Como lo hemos dicho varias veces, tanto en el Acto Legislativo como en el proyecto de ley hay vicios de trámite y disposiciones que, de fondo, chocan con la letra y el espíritu de la Constitución de 1991, que justamente el 7 de julio cumple 25 años desde su entrada en vigencia. De modo que el papel de la Corte Constitucional, como máximo tribunal encargado de la guarda de la integridad y supremacía de la Carta Política, resulta trascendental en este momento histórico. Revisa automáticamente, por mandato de la misma Constitución, el proyecto de ley estatutaria, y seguramente habrá demandas contra el Acto Legislativo que se acaba de promulgar.
Precisamente, para eso se concibió la figura del Tribunal Constitucional. En defensa del imperio de la Constitución; en procura de unas instituciones firmes, fundadas en los postulados que tuvo en cuenta el Constituyente al fundar el Estado; en defensa del sistema democrático y del Estado Social de Derecho; como salvaguarda, imparcial y determinante, del orden jurídico.

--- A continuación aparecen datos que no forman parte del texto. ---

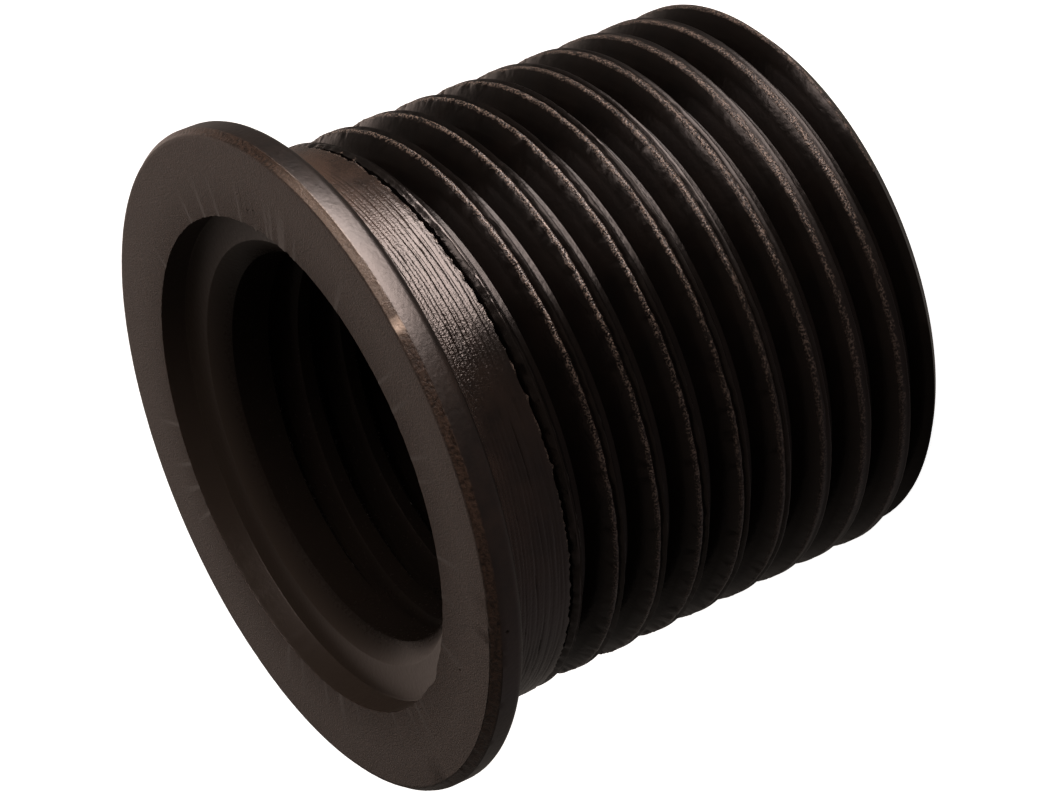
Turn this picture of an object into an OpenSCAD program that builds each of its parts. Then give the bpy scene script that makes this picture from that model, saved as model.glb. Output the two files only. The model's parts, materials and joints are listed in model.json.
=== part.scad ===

Los tribunales constitucionales no han sido consagrados para complacer al gobernante, ni para sacar adelante sus proyectos. El incienso no es lo suyo. Les corresponde respetar y hacer respetar la Constitución, declarando si una determinada regla de Derecho la desarrolla o la contraría. Su función en la democracia es clave para lograr, mediante sentencias definitivas y vinculantes, de efectos erga omnes, que la Constitución no periclite; que no sea ahogada por las ambiciones políticas o las consideraciones de conveniencia momentánea; que no sea burlada, ni tergiversada; que sus valores se realicen; que sus principios se observen; que sus normas no se queden escritas. Nada más, pero tampoco nada menos.